TASK OBJECTIVE: Take the material below and write it all out again exactly.

RECORDS FOR PROCESSING:
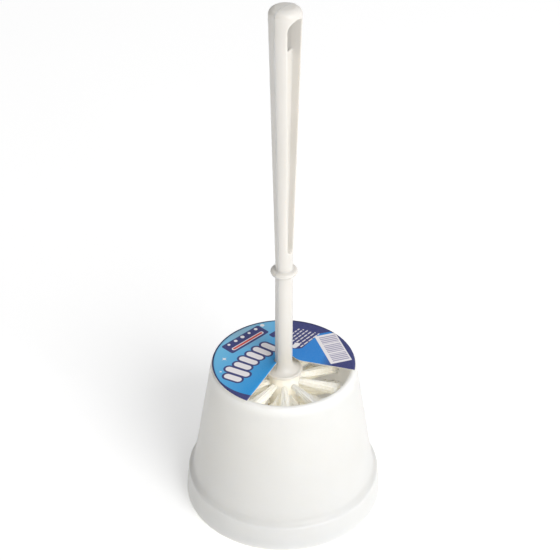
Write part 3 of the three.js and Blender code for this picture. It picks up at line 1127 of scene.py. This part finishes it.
def square_light(name, place, side, watts, aim):
    """A square lamp that points at a height above the base."""
    light = bpy.data.lights.new(name, "AREA")
    light.shape = "SQUARE"
    light.size = side
    light.energy = watts
    lamp = bpy.data.objects.new(name, light)
    bpy.context.scene.collection.objects.link(lamp)
    lamp.location = seen_from(*place)
    lamp.rotation_euler = (Vector((0, 0, aim)) - lamp.location).to_track_quat("-Z", "Y").to_euler()
    return lamp


def collection_of(name, *pieces):
    """A collection for light linking: the pieces that a lamp lights, or that block it."""
    collection = bpy.data.collections.new(name)
    for piece in pieces:
        collection.objects.link(piece)
    return collection


def make_lights(floor, inside_pieces):
    """One large soft lamp high on the right, and two weak ones for what is inside the holder."""
    square_light("key", KEY_PLACE, KEY_SIDE, KEY_WATTS, aim=0.15)
    inside = collection_of("inside_pieces", *inside_pieces)
    fill = square_light("mouth_fill", FILL_PLACE, FILL_SIDE, FILL_WATTS, aim=0.1)
    fill.light_linking.receiver_collection = inside
    # This one comes through the holder's wall: only the floor blocks it.
    glow = square_light("wall_glow", GLOW_PLACE, GLOW_SIDE, GLOW_WATTS, aim=0.1)
    glow.light_linking.receiver_collection = inside
    glow.light_linking.blocker_collection = collection_of("blocks_wall_glow", floor)


def make_camera():
    data = bpy.data.cameras.new("camera")
    data.sensor_width = SENSOR_WIDTH
    data.lens = LENS
    camera = bpy.data.objects.new("camera", data)
    bpy.context.scene.collection.objects.link(camera)
    camera.location = seen_from(*CAMERA_PLACE)
    camera.rotation_mode = "XYZ"
    turn = Matrix.Rotation(math.radians(CAMERA_AZIMUTH), 3, "Z")
    pitch = Matrix.Rotation(math.radians(90 - CAMERA_DOWN), 3, "X")
    roll = Matrix.Rotation(math.radians(CAMERA_ROLL), 3, "Z")
    camera.rotation_euler = (turn @ pitch @ roll).to_euler("XYZ")
    bpy.context.scene.camera = camera


make_shell()
make_foot_plate()
make_handle()
make_parting_line()
inside_pieces = [make_core(), *make_tufts(), make_end_tuft()]
make_card()
floor = make_floor()
make_room()
make_lights(floor, inside_pieces)
make_camera()

bpy.context.scene.view_settings.view_transform = "Standard"
bpy.context.scene.cycles.diffuse_bounces = DIFFUSE_BOUNCES
bpy.context.view_layer.update()
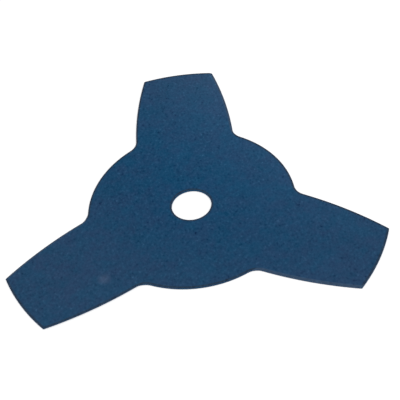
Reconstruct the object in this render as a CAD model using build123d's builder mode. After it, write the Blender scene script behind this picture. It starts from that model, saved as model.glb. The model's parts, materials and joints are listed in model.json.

RESULT OF THE EXERCISE:
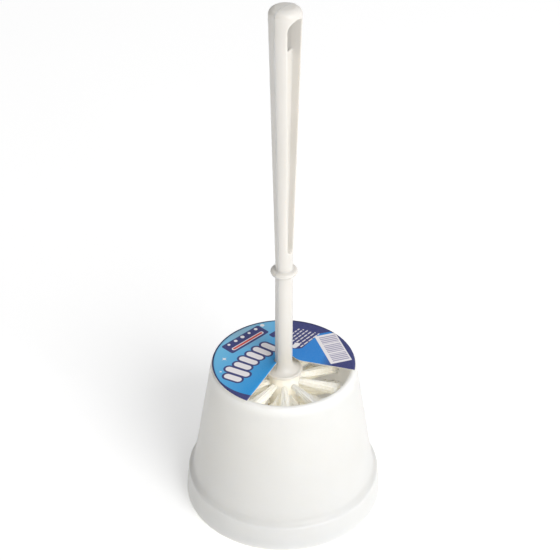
Write part 3 of the three.js and Blender code for this picture. It picks up at line 1127 of scene.py. This part finishes it.
def square_light(name, place, side, watts, aim):
    """A square lamp that points at a height above the base."""
    light = bpy.data.lights.new(name, "AREA")
    light.shape = "SQUARE"
    light.size = side
    light.energy = watts
    lamp = bpy.data.objects.new(name, light)
    bpy.context.scene.collection.objects.link(lamp)
    lamp.location = seen_from(*place)
    lamp.rotation_euler = (Vector((0, 0, aim)) - lamp.location).to_track_quat("-Z", "Y").to_euler()
    return lamp


def collection_of(name, *pieces):
    """A collection for light linking: the pieces that a lamp lights, or that block it."""
    collection = bpy.data.collections.new(name)
    for piece in pieces:
        collection.objects.link(piece)
    return collection


def make_lights(floor, inside_pieces):
    """One large soft lamp high on the right, and two weak ones for what is inside the holder."""
    square_light("key", KEY_PLACE, KEY_SIDE, KEY_WATTS, aim=0.15)
    inside = collection_of("inside_pieces", *inside_pieces)
    fill = square_light("mouth_fill", FILL_PLACE, FILL_SIDE, FILL_WATTS, aim=0.1)
    fill.light_linking.receiver_collection = inside
    # This one comes through the holder's wall: only the floor blocks it.
    glow = square_light("wall_glow", GLOW_PLACE, GLOW_SIDE, GLOW_WATTS, aim=0.1)
    glow.light_linking.receiver_collection = inside
    glow.light_linking.blocker_collection = collection_of("blocks_wall_glow", floor)


def make_camera():
    data = bpy.data.cameras.new("camera")
    data.sensor_width = SENSOR_WIDTH
    data.lens = LENS
    camera = bpy.data.objects.new("camera", data)
    bpy.context.scene.collection.objects.link(camera)
    camera.location = seen_from(*CAMERA_PLACE)
    camera.rotation_mode = "XYZ"
    turn = Matrix.Rotation(math.radians(CAMERA_AZIMUTH), 3, "Z")
    pitch = Matrix.Rotation(math.radians(90 - CAMERA_DOWN), 3, "X")
    roll = Matrix.Rotation(math.radians(CAMERA_ROLL), 3, "Z")
    camera.rotation_euler = (turn @ pitch @ roll).to_euler("XYZ")
    bpy.context.scene.camera = camera


make_shell()
make_foot_plate()
make_handle()
make_parting_line()
inside_pieces = [make_core(), *make_tufts(), make_end_tuft()]
make_card()
floor = make_floor()
make_room()
make_lights(floor, inside_pieces)
make_camera()

bpy.context.scene.view_settings.view_transform = "Standard"
bpy.context.scene.cycles.diffuse_bounces = DIFFUSE_BOUNCES
bpy.context.view_layer.update()
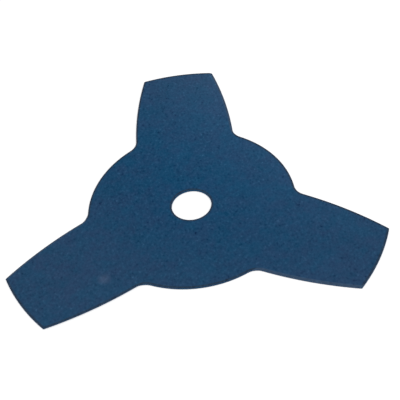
Reconstruct the object in this render as a CAD model using build123d's builder mode. After it, write the Blender scene script behind this picture. It starts from that model, saved as model.glb. The model's parts, materials and joints are listed in model.json.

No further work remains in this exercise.